Almost Looks Like it’s Glowing.

Ok, so Lemon Pound cake is usually pretty good. Is this better?

Time: 2 Hours

Difficulty: 1/5

Ingredient Availability: 4/5

Lemon pound cake is a fairly popular dessert year round. This cake is reminiscent of that but with some unique differences. I had never had anything with Meyer lemons before, so it’ll be interesting to find out if it is noticeably different in a cake. This recipe has been on my radar for a while, so I was looking forward to giving it a try.

Key Ingredients and Omissions:

You want an extra lemon or two.

The key ingredients here I think are the Meyer lemons and olive oil. I know not every grocery store will have Meyer lemons, which is why this recipe looses a point in ingredient availability. The recipe does ay that you can use regular lemons instead with a tweak of the amount of sugar used. The olive oil us used in the glaze, so you will want one that you like the flavor of. Other than that, the rest of the ingredients are pretty standard. I forgot to put the baking soda in the picture.

Tools:

  • Rasp Style Grater

  • Bundt pan

Cooking Review:

Prep: 18 Minutes

To prep, I zested 2 lemons and juiced three to get the 1 tablespoon and 3/4 cups called for, respectively. The says about 2 lemons would be enough for the zest, but doesn’t give a number for the juice, so get an extra lemon or two to be sure you have enough. I also buttered and floured the inside of the bundt pan.

Mixing batter: 27 Minutes

I mixed the dry ingredients in a bowl to combine before doing the same with the wet ingredients.
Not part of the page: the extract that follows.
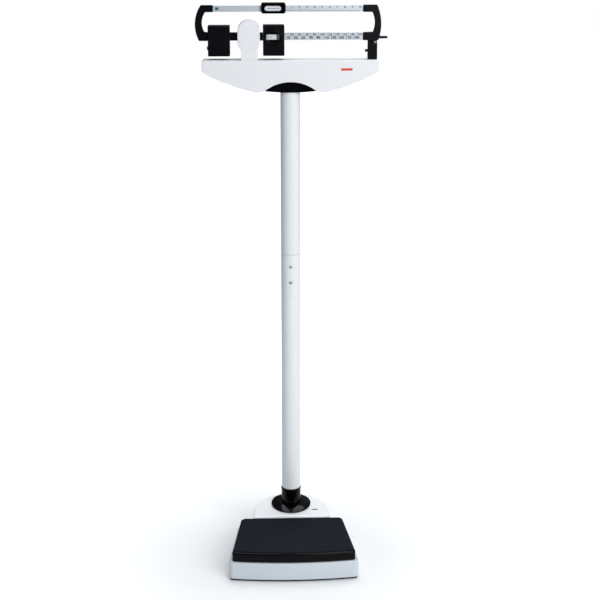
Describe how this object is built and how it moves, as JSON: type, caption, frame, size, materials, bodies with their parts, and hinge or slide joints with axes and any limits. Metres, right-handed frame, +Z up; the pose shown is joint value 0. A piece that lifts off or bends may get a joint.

In a separate bowl, I combined the zest, and sugar, massaging them until the mixture looked somewhat like wet sand. To this bowl the eggs were beaten in before some of the olive oil was streamed in slowly. The dry and wet ingredients were then added and mixed into this mixture, alternating them and finishing with the dry ingredients. I mixed until just combined and evenly mixed.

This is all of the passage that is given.